Kültürün dinamik ve sürekli değişen bir yapı olduğunu anlamak önemlidir. Kültürler birbirleriyle etkileşime girer, birbirlerinden etkilenir ve zaman içinde dönüşüme uğrar. Göç, ticaret, teknoloji ve iletişimin gelişmesi, kültürlerin birbiriyle karışmasına ve yeni kültürel formların ortaya çıkmasına yol açar. Küreselleşme, bu etkileşim süreçlerini hızlandırarak, farklı kültürlerin birbirini daha fazla etkilemesini sağlamıştır. Ancak, küreselleşmenin etkisi, genellikle homojenleşme ve kültürel çeşitliliğin azalması endişelerini de beraberinde getirir.

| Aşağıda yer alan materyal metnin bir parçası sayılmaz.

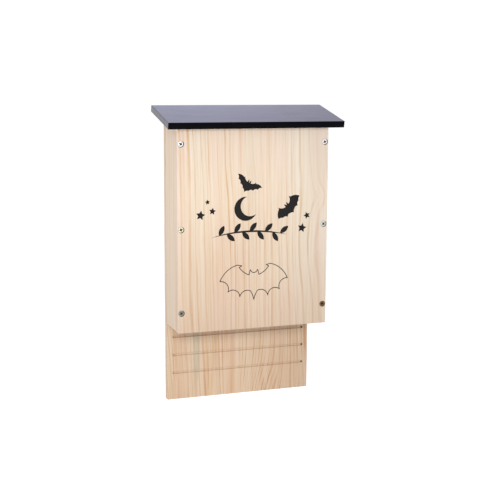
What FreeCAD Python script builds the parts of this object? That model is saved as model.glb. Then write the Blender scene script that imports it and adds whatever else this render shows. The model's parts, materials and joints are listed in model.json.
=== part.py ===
import FreeCAD, Part
import math
import os

import Sketcher

# Bat box for a wall or a tree: one roosting chamber with an open bottom, a back panel that runs on
# below it as a grooved landing, and a roof that slopes to the front. Millimetres.
# Frame: the front faces -Y, the wall is on the +Y side, +Z is up. The origin is the centre of the
# round entry of the hanging keyhole, on the rear face of the back panel.

SIZES = (
    # Boards
    ("front_width", 220, "front panel, edge to edge"),
    ("box_width", 217, "back panel, and across the outer faces of the side boards"),
    ("back_thick", 11, "back panel"),
    ("side_thick", 11, "side boards"),
    ("front_thick", 10, "front panel"),
    ("chamber_depth", 52, "from the back panel to the front panel"),
    ("landing_height", 112.5, "back panel left open to view below the front panel"),
    ("front_height", 283.4, "front panel's face, bottom edge to roof"),
    ("edge_ease", 0.4, "chamfer on the boards' open edges"),
    # Roof
    ("roof_tilt", 13, "degrees, falling to the front"),
    ("roof_width", 253, "edge to edge"),
    ("roof_thick", 9.1, "square to its top"),
    ("eaves_overhang", 18, "upper front edge ahead of the front panel"),
    ("roof_ease", 0.5, "radius on the roof's edges"),
    # Foothold grooves across the front of the back panel
    ("groove_width", 3, "cutter diameter"),
    ("groove_depth", 1, "into the board"),
    ("groove_first", 39.5, "lowest groove above the bottom edge"),
    ("groove_spacing", 26.5, "groove to groove"),
    ("groove_tuck", 1.5, "groove's end centre past the side board's inner face"),
    ("groove_stop", 16, "least height between the last groove and the roof"),
    ("plunge_dia", 3.4, "mark where the cutter goes in and comes out"),
    ("plunge_depth", 1.6, "depth of that mark"),
    # Hanging keyhole in the rear face of the back panel
    ("keyhole_drop", 63, "entry's centre below the roof, at the rear face"),
    ("keyhole_entry", 10, "round entry's diameter, and width of the undercut"),
    ("keyhole_slot", 5, "width of the slot above the entry"),
    ("keyhole_run", 12, "entry's centre to the slot's upper centre"),
    ("keyhole_lip", 3, "wood left behind the wall screw's head"),
    ("keyhole_depth", 7, "whole depth"),
    # Wood screws, the same ones front and rear
    ("screw_length", 30, "overall"),
    ("screw_dia", 4, "over the thread"),
    ("screw_neck", 2.9, "plain part under the head"),
    ("screw_neck_length", 9, "head's top to the thread"),
    ("screw_tip", 5, "pointed end"),
    ("head_dia", 7.7, "countersunk head"),
    ("head_rim", 0.15, "upright edge of the head"),
    ("head_sink", 0.15, "head's top below the wood"),
    ("cross_span", 4.6, "driver recess, tip to tip"),
    ("cross_width", 1.5, "driver recess, width of an arm"),
    ("cross_depth", 1.8, "driver recess"),
    ("fit_gap", 0.1, "clearance round screws and pins"),
    ("screw_inset", 5.3, "front screws in from the front panel's edge"),
    ("screw_low", 28, "lowest screws above the front panel's bottom edge"),
    ("screw_high", 24, "highest screws below the top of the front panel's face"),
    # Panel pins through the roof into the side boards
    ("pin_dia", 1.6, "shank"),
    ("pin_head", 2.6, "head"),
    ("pin_head_height", 1, "head"),
    ("pin_length", 30, "overall"),
    ("pin_tip", 2, "pointed end"),
    ("pin_margin", 13, "pins in from the side board's front and rear edges"),
    # Figures burned into the front panel, placed from the middle of its face
    ("burn_depth", 0.3, "solid figures"),
    ("line_width", 1.1, "drawn line of the large bat"),
    ("large_bat_span", 100, "wing tip to wing tip"),
    ("large_bat_x", 0.5, "to the right of the middle"),
    ("large_bat_z", -72.6, "above the middle"),
    ("upper_bat_span", 41, "wing tip to wing tip"),
    ("upper_bat_x", -9, "to the right of the middle"),
    ("upper_bat_z", 61, "above the middle"),
    ("upper_bat_tilt", -30, "degrees"),
    ("right_bat_span", 45, "wing tip to wing tip"),
    ("right_bat_x", 51.8, "to the right of the middle"),
    ("right_bat_z", 27.4, "above the middle"),
    ("right_bat_tilt", 46, "degrees"),
    ("star_large", 13.8, "across"),
    ("star_middle", 10.4, "across"),
    ("star_small", 7.6, "across"),
    ("moon_dia", 33.5, "outer edge of the crescent"),
    ("moon_bite_dia", 28, "circle that hollows the crescent"),
    ("moon_bite_shift", 7.4, "between the two circles' centres"),
    ("moon_x", -12, "to the right of the middle"),
    ("moon_z", 27.5, "above the middle"),
    ("moon_tilt", 28, "degrees"),
    ("twig_length", 112, "tip to tip"),
    ("twig_sag", 7, "rise of its curve"),
    ("twig_width", 2.6, "at its middle"),
    ("twig_x", -6, "to the right of the middle"),
    ("twig_z", -11, "above the middle"),
    ("leaf_length", 15.5, "base to tip"),
    ("leaf_width", 7, "at its middle"),
    ("leaf_lean", 50, "degrees off the twig"),
)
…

Kültürün çeşitliliği, insanlığın zenginliğidir. Dünyanın dört bir yanındaki çeşitli kültürler, farklı yaşam tarzlarını, inanç sistemlerini ve bakış açılarını temsil eder. Bu çeşitlilik, insanlığın yaratıcılığını ve yenilikçiliğini besler ve her kültürün kendine özgü bir değere sahip olduğunu gösterir. Kültürler arası anlayış ve işbirliği, barışçıl bir dünya için hayati önem taşır. Farklı kültürleri anlamak ve takdir etmek, önyargıları yıkmaya ve karşılıklı saygıya dayalı bir dünya inşa etmeye katkıda bulunur.

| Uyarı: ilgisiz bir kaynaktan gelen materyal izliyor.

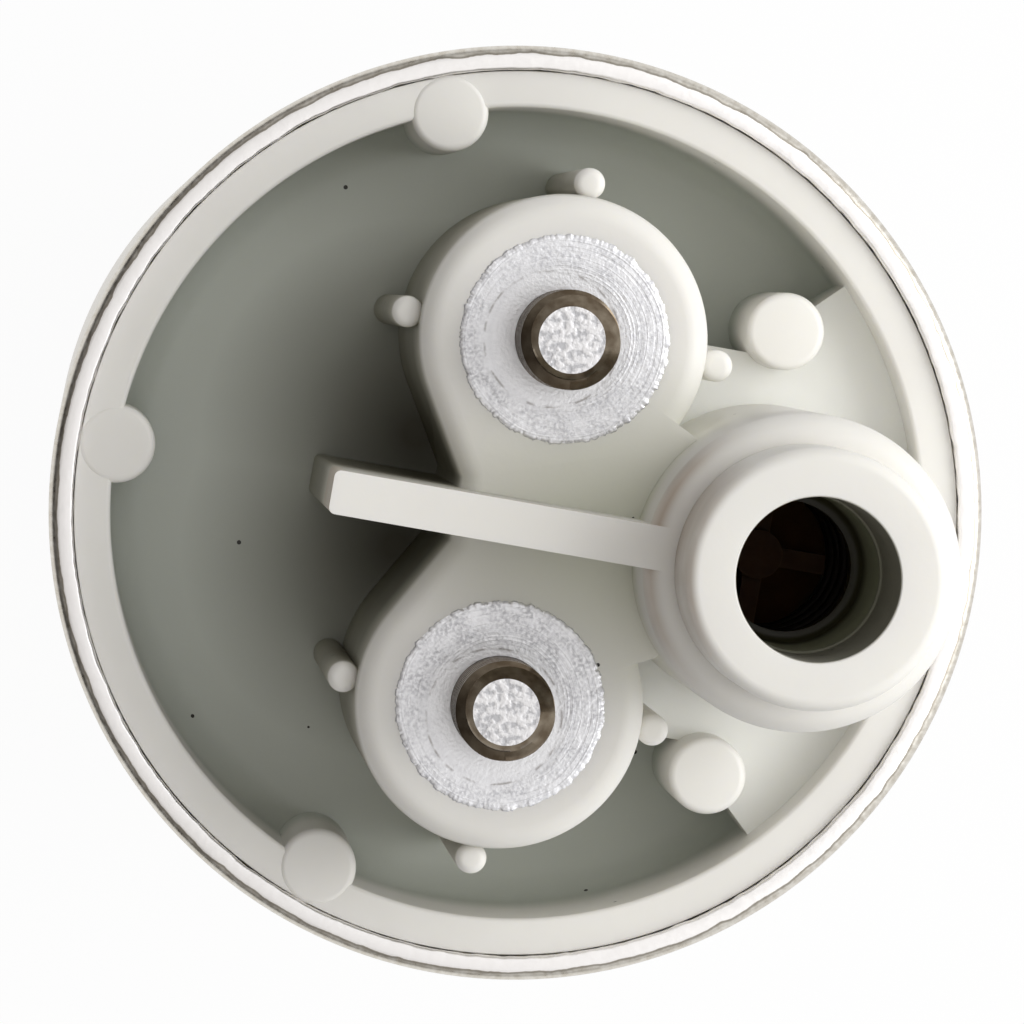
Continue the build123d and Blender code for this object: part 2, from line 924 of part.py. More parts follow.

Sonuç olarak, kültür, insanlığın kimliğini ve deneyimini şekillendiren karmaşık ve dinamik bir olgudur. Dil, semboller, kurumlar ve değerler aracılığıyla ifade edilen kültür, nesiller boyu aktarılır, değişir ve yeniden şekillenir. Kültürlerin çeşitliliğini anlamak ve takdir etmek, sadece zengin bir insan deneyimine katkıda bulunmakla kalmaz, aynı zamanda karşılıklı anlayış, saygı ve barışçıl bir birlikteliğin de temelini oluşturur. Kültürel çeşitlilik, insanlığın en büyük zenginliklerinden biridir ve korunması, gelecek nesiller için hayati önem taşır.